▶ **PROBLEM TO SOLVE**
Repeat exactly, and only, the lines below starting at the line that contains "lower_z - half, upper_z" and ending at the line that contains "if empty is", inclusive of both.

[Rows from a 3D modeling dataset]
◆ ◆ ◆

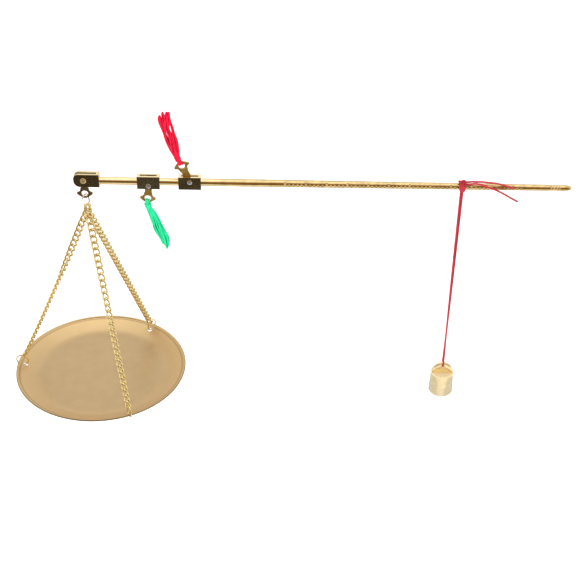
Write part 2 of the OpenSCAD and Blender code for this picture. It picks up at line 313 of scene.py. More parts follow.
def metal(name, colour, worn, roughness, scratch=(1, 1, 1), marks=0.15, cloud=0.35, grain=900):
    """Polished or satin metal: cloudy handling marks, tool scratches stretched across the scratch
    vector, and paler metal where an edge is worn."""
    material, tree, shader = new_material(name)
    here = add(tree, "TexCoord").outputs["Object"]
    clouds = add(tree, "TexNoise", Vector=here, Scale=grain / 4, Detail=4.0, Roughness=0.6).outputs["Fac"]
    drawn = add(tree, "VectorMath", (here, scratch), operation="MULTIPLY").outputs["Vector"]
    lines = add(tree, "TexNoise", Vector=drawn, Scale=grain * 4, Detail=3.0, Roughness=0.7).outputs["Fac"]
    patchy = ramp(tree, clouds, [(0.35, 0), (0.7, 1)])
    dull = tuple(c * (1 - cloud) for c in colour)
    body = add(tree, "Mix", data_type="RGBA")
    tree.links.new(patchy, body.inputs[0])
    for socket, value in zip(body.inputs[6:8], (dull, colour)):
        socket.default_value = (*value, 1)
    edge = ramp(tree, add(tree, "NewGeometry").outputs["Pointiness"], [(0.52, 0), (0.6, 1)])
    rubbed = add(tree, "Mix", data_type="RGBA")
    tree.links.new(edge, rubbed.inputs[0])
    tree.links.new(body.outputs[2], rubbed.inputs[6])
    rubbed.inputs[7].default_value = (*worn, 1)
    spread = add(tree, "Math", (lines, 0.12, roughness - 0.06), operation="MULTIPLY_ADD").outputs[0]
    smear = add(tree, "Math", (clouds, -0.1, 0.05), operation="MULTIPLY_ADD").outputs[0]
    rough = add(tree, "Math", (spread, smear), operation="ADD").outputs[0]
    relief = add(tree, "Bump", Strength=marks, Distance=0.05 * MM, Height=lines)
    tree.links.new(rubbed.outputs[2], shader.inputs["Base Color"])
    tree.links.new(rough, shader.inputs["Roughness"])
    tree.links.new(relief.outputs["Normal"], shader.inputs["Normal"])
    shader.inputs["Metallic"].default_value = 1.0
    return material


def yarn(name, colour, dye_and_hollow_shade, fibre=(1, 1, 1)):
    """Spun thread: fine fibres, a fuzzy sheen, uneven patches of darker dye, and painted shade in the hollows between
    the fibres.
    """
    material, tree, shader = new_material(name)
    here = add(tree, "TexCoord").outputs["Object"]
    drawn = add(tree, "VectorMath", (here, fibre), operation="MULTIPLY").outputs["Vector"]
    fibres = add(tree, "TexNoise", Vector=drawn, Scale=6000.0, Detail=2.0).outputs["Fac"]
    dye = add(tree, "TexNoise", Vector=here, Scale=260.0, Detail=3.0).outputs["Fac"]
    # Painted shade: half of the mix follows the fibre relief, so the colour darkens in the hollows of the bump; the
    # other half is random patches of dye.
    mixed = add(tree, "Math", (fibres, 0.5, 0.0), operation="MULTIPLY_ADD").outputs[0]
    mixed = add(tree, "Math", (dye, 0.5, mixed), operation="MULTIPLY_ADD").outputs[0]
    tint = ramp(tree, mixed, [(0.3, dye_and_hollow_shade), (0.55, colour)], colours=True)
    relief = add(tree, "Bump", Strength=0.5, Distance=0.06 * MM, Height=fibres)
    tree.links.new(tint, shader.inputs["Base Color"])
    tree.links.new(relief.outputs["Normal"], shader.inputs["Normal"])
    shader.inputs["Roughness"].default_value = 0.75
    shader.inputs["Specular IOR Level"].default_value = 0.12
    shader.inputs["Sheen Weight"].default_value = 0.03
    shader.inputs["Sheen Roughness"].default_value = 0.4
    return material


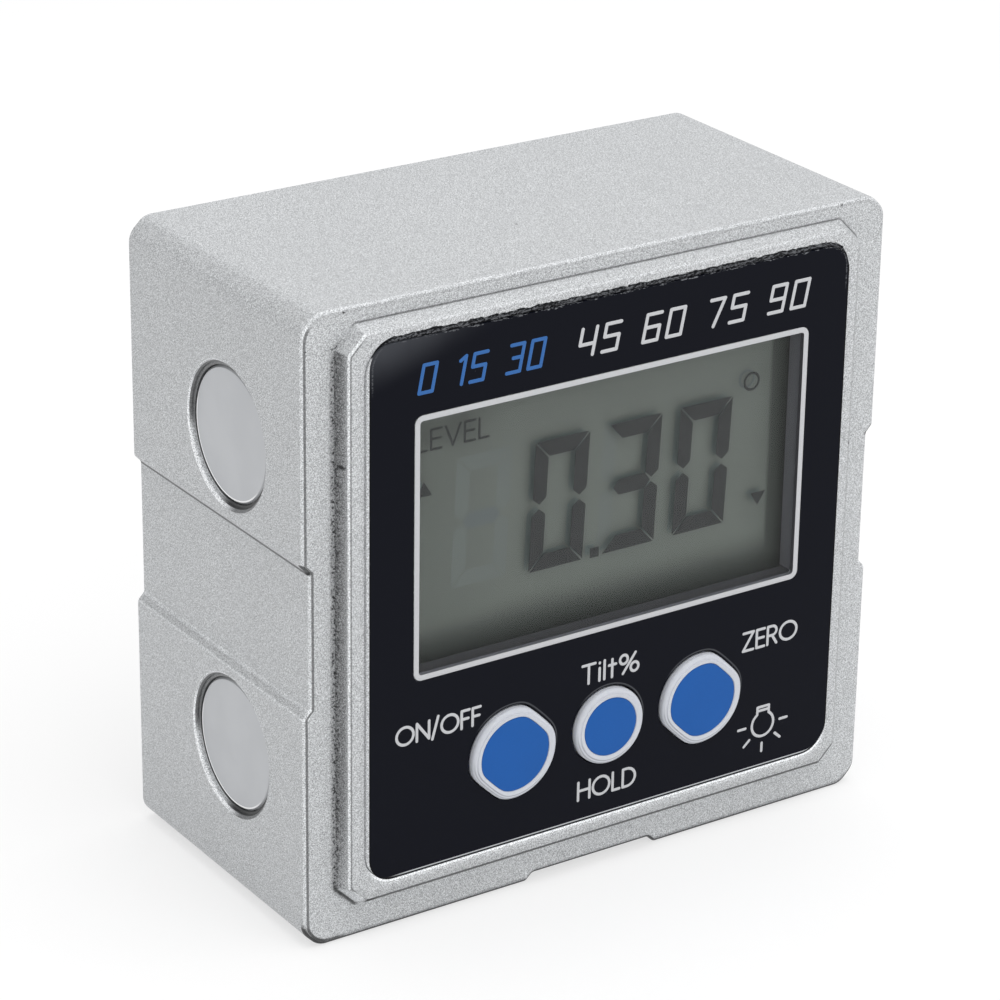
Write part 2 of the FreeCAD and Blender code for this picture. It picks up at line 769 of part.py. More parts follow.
def build():
    parts = {"housing": housing()}
    parts.update(magnets())
    parts["face_label"] = face_label()
    parts["display_window"] = display_window()
    parts["lcd_glass"] = lcd_glass()
    parts["light_guide"] = light_guide()
    parts["backlight_lamp"] = backlight_lamp()
    parts["display_frame"] = display_frame()
    for name, span in zip(("lower", "upper"), strip_spans):
        parts["contact_strip_" + name] = contact_strip(span)
    parts["main_board"] = main_board()
    parts["controller_chip"] = chip(0, controller_z, controller_width, controller_thickness)
    parts["sensor_chip"] = chip(0, mid_z - sensor_below_middle, sensor_width,
                                sensor_thickness)
    parts["board_components"] = board_components()
    for name, x, radius, flats in keys:
        parts[name + "_key_cap"] = key_cap(x, radius, flats)
        parts[name + "_key_face"] = key_face(x, radius, flats)
        parts[name + "_switch_body"] = switch_body(x)
        parts[name + "_switch_plunger"] = switch_plunger(x)
    parts["board_screws"] = board_screws()
    parts["back_cover"] = back_cover()
    parts["cover_screws"] = cover_screws()
    parts["battery_door"] = battery_door()
    parts["battery_cell_upper"] = battery_cell(upper_z, 1)
    parts["battery_cell_lower"] = battery_cell(lower_z, -1)
    half = contact_width / 2
    parts["contact_negative"] = contact_plate(-contact_leg_x, upper_z - half, upper_z + half,
                                              True)
    parts["contact_positive"] = contact_plate(-contact_leg_x, lower_z - half, lower_z + half,
                                              True)
    parts["contact_bridge"] = contact_plate(contact_leg_x, lower_z - half, upper_z + half,
                                            False)
    parts["cell_spring_upper"] = cell_spring(upper_z, -1)
    parts["cell_spring_lower"] = cell_spring(lower_z, 1)
    return parts


def main():
    os.makedirs("parts", exist_ok=True)
    for name, shape in build().items():
        shape.exportStep("parts/%s.step" % name)
        print(name, len(shape.Solids), shape.isValid(), round(shape.Volume, 1))


main()
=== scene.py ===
import bmesh
import bpy
import math
import numpy as np
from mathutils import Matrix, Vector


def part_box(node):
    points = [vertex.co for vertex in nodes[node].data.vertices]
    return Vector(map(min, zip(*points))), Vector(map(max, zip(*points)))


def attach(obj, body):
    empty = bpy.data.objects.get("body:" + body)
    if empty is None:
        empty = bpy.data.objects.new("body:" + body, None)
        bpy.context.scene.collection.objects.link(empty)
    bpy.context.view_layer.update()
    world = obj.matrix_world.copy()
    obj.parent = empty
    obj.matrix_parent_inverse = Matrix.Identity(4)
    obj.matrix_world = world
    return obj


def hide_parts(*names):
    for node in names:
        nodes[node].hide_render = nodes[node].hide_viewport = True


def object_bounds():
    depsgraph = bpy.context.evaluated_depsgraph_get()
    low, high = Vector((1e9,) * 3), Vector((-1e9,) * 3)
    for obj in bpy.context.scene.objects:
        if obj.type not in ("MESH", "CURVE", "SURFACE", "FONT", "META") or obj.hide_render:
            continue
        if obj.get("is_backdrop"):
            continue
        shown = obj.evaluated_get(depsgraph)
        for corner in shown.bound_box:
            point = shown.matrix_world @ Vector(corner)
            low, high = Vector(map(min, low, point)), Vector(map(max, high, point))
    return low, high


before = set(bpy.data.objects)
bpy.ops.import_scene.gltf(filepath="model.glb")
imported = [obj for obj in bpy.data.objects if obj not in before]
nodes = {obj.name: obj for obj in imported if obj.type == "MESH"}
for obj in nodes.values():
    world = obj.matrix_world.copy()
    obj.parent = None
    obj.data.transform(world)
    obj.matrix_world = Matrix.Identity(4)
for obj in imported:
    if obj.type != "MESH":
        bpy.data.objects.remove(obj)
scene = bpy.context.scene
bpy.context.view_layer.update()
mm = 0.001
print("frame loaded:", len(nodes), "nodes")


# Small tools

def edgesOf(node):
    # Left, right, low, high, front and back of a node, in millimetres
    low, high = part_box(node)
    return [value / mm for value in (low.x, high.x, low.z, high.z, low.y, high.y)]


def paint(red, green, blue):
    # A screen colour, 0 to 255, as the linear colour that a shader takes
    share = np.array([red, green, blue]) / 255
    linear = np.where(share > 0.04045, ((share + 0.055) / 1.055) ** 2.4, share / 12.92)
    return [*linear.tolist(), 1.0]


def dimmed(colour, share):
    return [value * share for value in colour]


def makePiece(name, points, faces, material, body, smoothAngle=None):
    # Points come in millimetres; the faces are turned outwards
    mesh = bpy.data.meshes.new(name)
    mesh.from_pydata((np.asarray(points, float) * mm).tolist(), [], faces)
    work = bmesh.new()
    work.from_mesh(mesh)
    bmesh.ops.recalc_face_normals(work, faces=work.faces)
    work.to_mesh(mesh)
    work.free()
    if smoothAngle:
        mesh.shade_smooth()
        mesh.set_sharp_from_angle(angle=math.radians(smoothAngle))
    mesh.materials.append(material)
    piece = bpy.data.objects.new(name, mesh)
    scene.collection.objects.link(piece)
    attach(piece, body)
    return piece


def skin(rings, ends="caps"):
    # Quads between rings of equally many points; the ends get flat caps, or the last ring
    # meets the first
    count, around = rings.shape[:2]
    index = np.arange(count * around).reshape(count, around)
    rows = np.vstack([index, index[:1]]) if ends == "loop" else index
    turned = np.roll(rows, -1, axis=1)
    quads = np.stack([rows[:-1], turned[:-1], turned[1:], rows[1:]], axis=-1)
    faces = quads.reshape(-1, 4).tolist()
    if ends == "caps":
        faces += [index[0, ::-1].tolist(), index[-1].tolist()]
    return rings.reshape(-1, 3), faces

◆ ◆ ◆

▶ **CORRECT RESULT**
    parts["contact_bridge"] = contact_plate(contact_leg_x, lower_z - half, upper_z + half,
                                            False)
    parts["cell_spring_upper"] = cell_spring(upper_z, -1)
    parts["cell_spring_lower"] = cell_spring(lower_z, 1)
    return parts


def main():
    os.makedirs("parts", exist_ok=True)
    for name, shape in build().items():
        shape.exportStep("parts/%s.step" % name)
        print(name, len(shape.Solids), shape.isValid(), round(shape.Volume, 1))


main()
=== scene.py ===
import bmesh
import bpy
import math
import numpy as np
from mathutils import Matrix, Vector


def part_box(node):
    points = [vertex.co for vertex in nodes[node].data.vertices]
    return Vector(map(min, zip(*points))), Vector(map(max, zip(*points)))


def attach(obj, body):
    empty = bpy.data.objects.get("body:" + body)
    if empty is None:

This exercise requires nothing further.